2. La nécessité de l’unité régionale : Malgré la fragmentation croissante au sein de la CEDEAO et la formation de l’AES, la position du Ghana devrait mettre l’accent sur la nécessité de l’unité régionale. Dans une région confrontée au terrorisme, aux coups d’État et à l’instabilité, il est nécessaire que tous les pays d’Afrique de l’Ouest travaillent ensemble sur des questions de sécurité communes, même s’ils ont des divergences politiques.
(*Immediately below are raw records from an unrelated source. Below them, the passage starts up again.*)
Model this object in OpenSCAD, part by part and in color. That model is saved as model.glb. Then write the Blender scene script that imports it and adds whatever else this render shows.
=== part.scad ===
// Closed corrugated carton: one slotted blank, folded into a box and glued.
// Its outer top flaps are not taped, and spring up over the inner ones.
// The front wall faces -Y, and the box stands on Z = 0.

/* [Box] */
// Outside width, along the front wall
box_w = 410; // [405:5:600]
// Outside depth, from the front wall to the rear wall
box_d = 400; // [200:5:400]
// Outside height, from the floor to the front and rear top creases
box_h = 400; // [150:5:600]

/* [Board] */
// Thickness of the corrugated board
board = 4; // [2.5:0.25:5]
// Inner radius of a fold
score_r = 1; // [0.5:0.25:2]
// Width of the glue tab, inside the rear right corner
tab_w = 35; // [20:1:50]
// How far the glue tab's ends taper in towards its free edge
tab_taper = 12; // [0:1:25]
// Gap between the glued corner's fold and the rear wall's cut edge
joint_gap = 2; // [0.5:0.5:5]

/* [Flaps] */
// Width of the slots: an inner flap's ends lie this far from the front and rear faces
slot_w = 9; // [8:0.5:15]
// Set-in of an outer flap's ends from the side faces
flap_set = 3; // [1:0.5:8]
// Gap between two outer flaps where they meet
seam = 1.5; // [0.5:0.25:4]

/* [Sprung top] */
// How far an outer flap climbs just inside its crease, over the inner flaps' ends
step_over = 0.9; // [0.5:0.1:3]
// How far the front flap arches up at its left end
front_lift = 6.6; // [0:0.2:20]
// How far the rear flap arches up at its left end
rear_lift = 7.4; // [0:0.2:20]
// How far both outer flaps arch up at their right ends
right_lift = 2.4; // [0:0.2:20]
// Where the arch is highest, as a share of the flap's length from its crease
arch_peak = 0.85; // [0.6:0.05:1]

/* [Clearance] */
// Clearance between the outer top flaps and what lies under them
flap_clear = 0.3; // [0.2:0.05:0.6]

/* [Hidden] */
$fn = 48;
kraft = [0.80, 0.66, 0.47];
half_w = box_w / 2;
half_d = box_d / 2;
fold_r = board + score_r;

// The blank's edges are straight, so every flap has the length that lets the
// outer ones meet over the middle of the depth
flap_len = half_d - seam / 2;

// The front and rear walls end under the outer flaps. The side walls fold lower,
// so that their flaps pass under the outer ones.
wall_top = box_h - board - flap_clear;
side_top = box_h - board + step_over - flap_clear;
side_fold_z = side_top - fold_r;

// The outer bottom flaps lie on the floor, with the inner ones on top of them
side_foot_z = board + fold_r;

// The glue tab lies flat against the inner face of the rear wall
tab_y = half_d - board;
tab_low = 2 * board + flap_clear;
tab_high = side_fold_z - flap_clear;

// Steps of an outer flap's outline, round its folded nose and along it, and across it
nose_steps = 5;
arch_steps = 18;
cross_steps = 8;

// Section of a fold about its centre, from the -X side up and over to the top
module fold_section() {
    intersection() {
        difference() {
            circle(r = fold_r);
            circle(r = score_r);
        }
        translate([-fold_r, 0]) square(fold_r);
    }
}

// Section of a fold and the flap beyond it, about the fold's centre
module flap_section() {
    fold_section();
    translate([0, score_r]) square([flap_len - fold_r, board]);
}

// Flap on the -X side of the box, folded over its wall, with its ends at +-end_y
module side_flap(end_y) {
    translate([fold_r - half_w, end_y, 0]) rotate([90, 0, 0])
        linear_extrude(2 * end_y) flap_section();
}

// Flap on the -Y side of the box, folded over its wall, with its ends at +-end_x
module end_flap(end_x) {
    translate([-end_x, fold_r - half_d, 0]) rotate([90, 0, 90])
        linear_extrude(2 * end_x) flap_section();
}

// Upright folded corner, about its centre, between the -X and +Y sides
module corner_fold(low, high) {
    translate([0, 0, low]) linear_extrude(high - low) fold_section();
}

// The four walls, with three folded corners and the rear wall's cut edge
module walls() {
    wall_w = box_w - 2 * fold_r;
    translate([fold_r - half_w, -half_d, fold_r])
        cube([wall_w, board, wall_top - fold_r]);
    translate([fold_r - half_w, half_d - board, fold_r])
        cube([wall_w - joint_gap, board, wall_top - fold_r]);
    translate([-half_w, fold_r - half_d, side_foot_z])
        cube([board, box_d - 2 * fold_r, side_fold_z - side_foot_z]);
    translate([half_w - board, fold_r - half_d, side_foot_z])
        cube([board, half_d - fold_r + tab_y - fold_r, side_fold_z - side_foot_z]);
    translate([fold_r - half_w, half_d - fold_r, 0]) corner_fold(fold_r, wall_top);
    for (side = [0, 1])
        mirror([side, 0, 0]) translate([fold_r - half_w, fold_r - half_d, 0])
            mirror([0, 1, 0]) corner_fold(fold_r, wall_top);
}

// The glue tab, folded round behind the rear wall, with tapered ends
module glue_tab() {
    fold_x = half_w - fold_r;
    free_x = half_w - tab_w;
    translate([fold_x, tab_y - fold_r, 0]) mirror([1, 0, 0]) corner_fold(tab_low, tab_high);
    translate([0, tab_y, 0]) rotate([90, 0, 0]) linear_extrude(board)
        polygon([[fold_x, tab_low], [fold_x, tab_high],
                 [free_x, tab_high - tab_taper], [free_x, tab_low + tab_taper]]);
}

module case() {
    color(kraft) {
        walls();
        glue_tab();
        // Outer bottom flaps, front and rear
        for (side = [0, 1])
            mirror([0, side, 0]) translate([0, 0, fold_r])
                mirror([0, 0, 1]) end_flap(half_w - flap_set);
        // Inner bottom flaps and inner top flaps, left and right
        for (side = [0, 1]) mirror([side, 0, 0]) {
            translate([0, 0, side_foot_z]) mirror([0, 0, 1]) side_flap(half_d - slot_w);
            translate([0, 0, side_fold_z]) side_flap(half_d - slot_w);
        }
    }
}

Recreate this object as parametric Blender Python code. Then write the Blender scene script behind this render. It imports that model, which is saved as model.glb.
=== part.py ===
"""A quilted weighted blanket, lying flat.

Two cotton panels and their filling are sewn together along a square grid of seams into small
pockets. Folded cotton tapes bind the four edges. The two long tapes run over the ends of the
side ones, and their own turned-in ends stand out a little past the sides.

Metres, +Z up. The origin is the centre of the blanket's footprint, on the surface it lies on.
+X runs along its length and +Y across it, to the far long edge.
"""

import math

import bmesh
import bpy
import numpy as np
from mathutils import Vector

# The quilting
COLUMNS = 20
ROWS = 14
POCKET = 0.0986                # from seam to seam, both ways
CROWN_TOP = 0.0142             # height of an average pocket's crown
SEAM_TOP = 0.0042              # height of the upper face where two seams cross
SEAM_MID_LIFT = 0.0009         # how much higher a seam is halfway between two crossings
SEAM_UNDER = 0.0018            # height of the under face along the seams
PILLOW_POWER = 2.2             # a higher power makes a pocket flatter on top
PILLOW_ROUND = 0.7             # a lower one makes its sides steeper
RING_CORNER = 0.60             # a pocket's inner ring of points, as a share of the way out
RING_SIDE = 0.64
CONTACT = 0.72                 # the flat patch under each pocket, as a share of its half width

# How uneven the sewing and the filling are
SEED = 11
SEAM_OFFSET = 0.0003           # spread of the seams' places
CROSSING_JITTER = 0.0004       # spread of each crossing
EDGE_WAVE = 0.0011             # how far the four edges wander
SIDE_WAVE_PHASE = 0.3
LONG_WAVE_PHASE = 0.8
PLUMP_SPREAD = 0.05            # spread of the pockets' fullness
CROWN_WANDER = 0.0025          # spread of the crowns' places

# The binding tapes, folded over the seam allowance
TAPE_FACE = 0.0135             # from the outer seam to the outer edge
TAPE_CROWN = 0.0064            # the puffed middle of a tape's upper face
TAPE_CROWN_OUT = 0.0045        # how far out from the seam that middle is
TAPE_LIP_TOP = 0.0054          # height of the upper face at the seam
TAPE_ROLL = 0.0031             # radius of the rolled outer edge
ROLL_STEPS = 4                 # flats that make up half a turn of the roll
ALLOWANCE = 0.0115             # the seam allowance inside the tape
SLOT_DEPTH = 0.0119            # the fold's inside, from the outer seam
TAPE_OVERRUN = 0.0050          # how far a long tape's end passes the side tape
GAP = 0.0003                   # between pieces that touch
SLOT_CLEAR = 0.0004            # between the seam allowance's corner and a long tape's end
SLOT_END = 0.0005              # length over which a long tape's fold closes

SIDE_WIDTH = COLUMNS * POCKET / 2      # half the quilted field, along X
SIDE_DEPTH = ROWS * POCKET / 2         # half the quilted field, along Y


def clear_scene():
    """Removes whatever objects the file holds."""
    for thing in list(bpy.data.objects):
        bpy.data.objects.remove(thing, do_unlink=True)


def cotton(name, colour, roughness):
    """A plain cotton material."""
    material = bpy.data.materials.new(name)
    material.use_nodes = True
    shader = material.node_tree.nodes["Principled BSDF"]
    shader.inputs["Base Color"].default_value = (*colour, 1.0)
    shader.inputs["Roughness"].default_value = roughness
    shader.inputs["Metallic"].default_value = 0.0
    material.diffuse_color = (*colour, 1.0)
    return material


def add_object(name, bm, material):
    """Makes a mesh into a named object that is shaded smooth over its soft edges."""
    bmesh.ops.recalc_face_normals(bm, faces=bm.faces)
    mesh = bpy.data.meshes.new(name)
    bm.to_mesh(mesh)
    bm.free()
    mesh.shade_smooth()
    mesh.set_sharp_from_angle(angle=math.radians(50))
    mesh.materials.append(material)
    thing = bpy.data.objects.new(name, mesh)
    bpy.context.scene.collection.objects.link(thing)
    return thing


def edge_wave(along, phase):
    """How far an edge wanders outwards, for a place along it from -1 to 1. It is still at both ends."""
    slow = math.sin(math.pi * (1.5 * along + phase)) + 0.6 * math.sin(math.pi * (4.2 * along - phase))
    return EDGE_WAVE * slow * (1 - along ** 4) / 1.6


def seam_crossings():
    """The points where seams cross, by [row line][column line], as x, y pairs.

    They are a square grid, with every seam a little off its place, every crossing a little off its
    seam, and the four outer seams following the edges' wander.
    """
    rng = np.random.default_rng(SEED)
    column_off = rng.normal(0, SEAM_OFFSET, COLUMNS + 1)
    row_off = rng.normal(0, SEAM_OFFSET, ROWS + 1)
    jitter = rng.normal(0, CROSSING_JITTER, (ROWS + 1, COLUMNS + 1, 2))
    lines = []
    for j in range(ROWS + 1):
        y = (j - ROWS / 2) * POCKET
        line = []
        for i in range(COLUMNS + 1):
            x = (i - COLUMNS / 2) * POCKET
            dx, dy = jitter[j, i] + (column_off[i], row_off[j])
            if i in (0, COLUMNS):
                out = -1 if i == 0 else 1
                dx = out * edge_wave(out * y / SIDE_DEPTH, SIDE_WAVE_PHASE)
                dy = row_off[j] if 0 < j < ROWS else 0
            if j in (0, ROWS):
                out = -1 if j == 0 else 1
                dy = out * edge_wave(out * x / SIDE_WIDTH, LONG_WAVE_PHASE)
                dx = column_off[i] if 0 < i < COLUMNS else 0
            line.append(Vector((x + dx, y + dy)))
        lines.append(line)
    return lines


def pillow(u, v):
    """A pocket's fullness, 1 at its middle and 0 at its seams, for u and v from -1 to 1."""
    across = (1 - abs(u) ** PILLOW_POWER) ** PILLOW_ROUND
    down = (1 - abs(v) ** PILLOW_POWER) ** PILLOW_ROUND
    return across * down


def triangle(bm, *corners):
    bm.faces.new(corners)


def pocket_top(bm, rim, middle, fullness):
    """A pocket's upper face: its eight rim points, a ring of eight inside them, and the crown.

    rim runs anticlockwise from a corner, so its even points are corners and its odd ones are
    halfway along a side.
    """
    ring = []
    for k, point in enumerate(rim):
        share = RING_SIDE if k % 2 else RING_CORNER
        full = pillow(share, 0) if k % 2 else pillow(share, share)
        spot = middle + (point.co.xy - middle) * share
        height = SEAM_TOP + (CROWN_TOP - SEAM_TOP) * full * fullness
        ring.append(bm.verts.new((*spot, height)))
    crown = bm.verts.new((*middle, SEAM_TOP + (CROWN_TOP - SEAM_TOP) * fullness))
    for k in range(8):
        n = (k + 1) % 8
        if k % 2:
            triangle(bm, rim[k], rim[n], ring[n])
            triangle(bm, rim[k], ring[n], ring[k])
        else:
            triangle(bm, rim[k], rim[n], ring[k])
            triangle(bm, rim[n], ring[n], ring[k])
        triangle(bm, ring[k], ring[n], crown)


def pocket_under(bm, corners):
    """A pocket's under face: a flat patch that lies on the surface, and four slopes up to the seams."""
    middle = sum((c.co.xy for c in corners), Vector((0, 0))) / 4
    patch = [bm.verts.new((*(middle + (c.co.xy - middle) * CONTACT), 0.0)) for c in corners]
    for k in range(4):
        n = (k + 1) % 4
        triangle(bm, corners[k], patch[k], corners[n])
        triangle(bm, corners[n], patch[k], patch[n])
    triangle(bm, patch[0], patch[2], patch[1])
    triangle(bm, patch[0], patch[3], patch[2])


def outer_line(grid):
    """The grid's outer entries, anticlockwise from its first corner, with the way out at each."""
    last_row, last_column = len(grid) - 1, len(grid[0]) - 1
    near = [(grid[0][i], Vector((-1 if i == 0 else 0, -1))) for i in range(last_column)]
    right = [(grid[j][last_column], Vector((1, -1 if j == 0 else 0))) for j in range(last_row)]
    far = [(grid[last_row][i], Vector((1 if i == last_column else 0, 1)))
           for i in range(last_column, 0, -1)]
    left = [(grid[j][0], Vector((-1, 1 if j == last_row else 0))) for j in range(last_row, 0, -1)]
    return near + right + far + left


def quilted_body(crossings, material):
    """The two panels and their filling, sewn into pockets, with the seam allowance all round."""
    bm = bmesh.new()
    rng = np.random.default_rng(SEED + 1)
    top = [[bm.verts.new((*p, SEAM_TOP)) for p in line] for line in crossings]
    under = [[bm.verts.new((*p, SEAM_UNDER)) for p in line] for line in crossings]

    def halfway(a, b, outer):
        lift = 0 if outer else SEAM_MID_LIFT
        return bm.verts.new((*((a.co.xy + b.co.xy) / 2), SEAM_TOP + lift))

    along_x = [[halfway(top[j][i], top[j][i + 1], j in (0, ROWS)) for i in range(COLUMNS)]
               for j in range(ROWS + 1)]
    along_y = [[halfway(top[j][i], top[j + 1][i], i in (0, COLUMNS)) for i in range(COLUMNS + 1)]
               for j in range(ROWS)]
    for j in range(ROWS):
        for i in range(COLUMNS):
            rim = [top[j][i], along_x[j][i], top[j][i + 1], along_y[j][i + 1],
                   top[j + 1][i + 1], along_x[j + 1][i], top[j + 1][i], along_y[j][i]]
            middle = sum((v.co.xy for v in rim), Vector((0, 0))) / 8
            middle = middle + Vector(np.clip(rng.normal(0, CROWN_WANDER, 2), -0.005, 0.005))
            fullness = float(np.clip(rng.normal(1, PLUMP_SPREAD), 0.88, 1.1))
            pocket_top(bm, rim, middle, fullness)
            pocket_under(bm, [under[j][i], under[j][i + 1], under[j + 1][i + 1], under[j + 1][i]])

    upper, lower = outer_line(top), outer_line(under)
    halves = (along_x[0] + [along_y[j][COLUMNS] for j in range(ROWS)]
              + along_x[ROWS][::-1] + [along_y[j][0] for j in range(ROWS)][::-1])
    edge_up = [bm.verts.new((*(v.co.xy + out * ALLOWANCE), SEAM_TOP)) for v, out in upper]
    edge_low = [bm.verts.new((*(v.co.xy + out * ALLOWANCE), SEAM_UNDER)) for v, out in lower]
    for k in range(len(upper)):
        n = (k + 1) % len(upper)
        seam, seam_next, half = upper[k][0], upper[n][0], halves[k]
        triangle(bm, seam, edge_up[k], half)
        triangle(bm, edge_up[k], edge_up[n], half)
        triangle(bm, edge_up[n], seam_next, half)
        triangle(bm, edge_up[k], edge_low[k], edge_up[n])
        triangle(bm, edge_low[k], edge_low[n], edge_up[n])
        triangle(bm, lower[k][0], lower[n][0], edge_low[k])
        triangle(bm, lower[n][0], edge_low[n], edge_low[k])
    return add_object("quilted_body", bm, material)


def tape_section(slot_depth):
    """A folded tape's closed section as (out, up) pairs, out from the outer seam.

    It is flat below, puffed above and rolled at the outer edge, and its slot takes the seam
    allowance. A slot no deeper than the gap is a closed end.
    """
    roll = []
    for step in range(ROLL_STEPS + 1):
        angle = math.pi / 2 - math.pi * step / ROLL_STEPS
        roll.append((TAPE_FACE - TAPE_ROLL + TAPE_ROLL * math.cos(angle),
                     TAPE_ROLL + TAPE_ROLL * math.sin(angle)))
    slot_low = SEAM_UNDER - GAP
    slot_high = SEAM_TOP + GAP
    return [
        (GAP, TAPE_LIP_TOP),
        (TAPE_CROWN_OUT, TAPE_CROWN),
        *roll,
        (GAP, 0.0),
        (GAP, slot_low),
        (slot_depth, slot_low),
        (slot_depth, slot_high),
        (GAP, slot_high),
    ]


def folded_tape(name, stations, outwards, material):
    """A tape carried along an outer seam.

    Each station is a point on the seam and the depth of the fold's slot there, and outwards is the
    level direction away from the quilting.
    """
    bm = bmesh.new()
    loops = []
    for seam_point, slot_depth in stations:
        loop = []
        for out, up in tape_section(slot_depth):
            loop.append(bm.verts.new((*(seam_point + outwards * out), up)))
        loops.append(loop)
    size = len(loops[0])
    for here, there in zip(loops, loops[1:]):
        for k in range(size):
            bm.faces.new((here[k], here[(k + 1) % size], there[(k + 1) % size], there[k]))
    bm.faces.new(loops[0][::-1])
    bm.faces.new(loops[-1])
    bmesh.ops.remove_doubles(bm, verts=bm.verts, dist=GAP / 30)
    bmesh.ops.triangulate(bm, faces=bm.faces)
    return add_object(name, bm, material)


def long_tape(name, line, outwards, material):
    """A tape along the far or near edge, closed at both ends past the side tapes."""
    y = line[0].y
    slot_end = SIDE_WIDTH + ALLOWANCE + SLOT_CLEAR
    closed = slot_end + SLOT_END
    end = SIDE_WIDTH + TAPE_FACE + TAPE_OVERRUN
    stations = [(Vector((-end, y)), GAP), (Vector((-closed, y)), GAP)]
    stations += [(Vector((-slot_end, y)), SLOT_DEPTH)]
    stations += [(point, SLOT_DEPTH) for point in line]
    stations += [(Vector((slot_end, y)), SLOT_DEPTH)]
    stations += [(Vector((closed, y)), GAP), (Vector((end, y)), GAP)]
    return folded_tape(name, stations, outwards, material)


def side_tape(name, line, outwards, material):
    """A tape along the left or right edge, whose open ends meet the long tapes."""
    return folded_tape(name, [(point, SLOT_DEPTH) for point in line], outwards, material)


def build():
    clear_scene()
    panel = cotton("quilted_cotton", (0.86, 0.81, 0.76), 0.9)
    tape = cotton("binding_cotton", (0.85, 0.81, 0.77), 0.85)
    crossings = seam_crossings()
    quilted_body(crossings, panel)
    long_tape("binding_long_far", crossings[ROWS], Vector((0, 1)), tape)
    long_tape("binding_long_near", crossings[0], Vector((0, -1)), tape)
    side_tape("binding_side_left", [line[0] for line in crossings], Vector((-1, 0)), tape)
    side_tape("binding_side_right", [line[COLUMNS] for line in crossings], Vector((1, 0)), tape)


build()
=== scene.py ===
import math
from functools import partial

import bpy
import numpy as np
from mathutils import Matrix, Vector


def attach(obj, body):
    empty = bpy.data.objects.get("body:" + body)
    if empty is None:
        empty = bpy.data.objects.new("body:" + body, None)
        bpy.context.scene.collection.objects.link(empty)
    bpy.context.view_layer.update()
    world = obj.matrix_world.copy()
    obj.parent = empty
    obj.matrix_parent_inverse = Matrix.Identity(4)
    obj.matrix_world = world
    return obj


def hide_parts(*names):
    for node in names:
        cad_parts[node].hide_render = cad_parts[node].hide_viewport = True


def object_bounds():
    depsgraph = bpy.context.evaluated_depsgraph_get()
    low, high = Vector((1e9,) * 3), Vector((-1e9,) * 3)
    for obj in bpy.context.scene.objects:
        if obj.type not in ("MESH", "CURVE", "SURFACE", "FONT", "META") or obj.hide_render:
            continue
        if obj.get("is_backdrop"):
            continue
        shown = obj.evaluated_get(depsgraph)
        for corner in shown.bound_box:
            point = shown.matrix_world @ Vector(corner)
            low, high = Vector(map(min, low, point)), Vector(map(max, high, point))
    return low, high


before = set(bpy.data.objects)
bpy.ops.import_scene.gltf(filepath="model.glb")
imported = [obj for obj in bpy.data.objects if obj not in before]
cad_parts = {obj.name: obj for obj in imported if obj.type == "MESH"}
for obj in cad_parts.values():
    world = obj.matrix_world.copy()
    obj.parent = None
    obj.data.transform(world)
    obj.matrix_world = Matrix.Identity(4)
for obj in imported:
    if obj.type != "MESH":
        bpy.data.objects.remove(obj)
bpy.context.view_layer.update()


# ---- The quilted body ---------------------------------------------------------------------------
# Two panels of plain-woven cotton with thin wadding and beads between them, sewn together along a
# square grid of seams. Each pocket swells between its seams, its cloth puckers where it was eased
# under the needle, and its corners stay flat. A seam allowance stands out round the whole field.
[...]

4. Gérer l’influence extérieure : Avec l’augmentation de l’influence de la Russie dans la région, le Ghana doit gérer ses relations extérieures avec beaucoup de prudence, en équilibrant les alliances déjà établies avec les nations occidentales et les dynamiques géopolitiques changeantes dans le Sahel. Cela pourrait nécessiter une réévaluation de son attitude à l’égard des politiques interventionnistes de la CEDEAO, tout en maintenant sa souveraineté nationale.
Conclusion
Le rôle du Ghana en tant que médiateur et facteur de stabilisation en Afrique de l’Ouest est crucial. Cependant, avec l’évolution du paysage politique, il est essentiel que le pays prenne l’initiative de mettre en place des mesures de confiance entre toutes les parties prenantes, y compris les juntes militaires, afin de rendre l’Afrique de l’Ouest plus stable et plus sûre. Ce nouveau développement en Afrique de l’Ouest nécessite une attention particulière à la dynamique politique régionale, aux questions de sécurité et aux stratégies diplomatiques. Les relations entre le Ghana et le Burkina Faso, et la réponse régionale en général aux coups d’État militaires et aux pressions extérieures, détermineront dans une large mesure la trajectoire future du Sahel et de l’Afrique de l’Ouest dans son ensemble.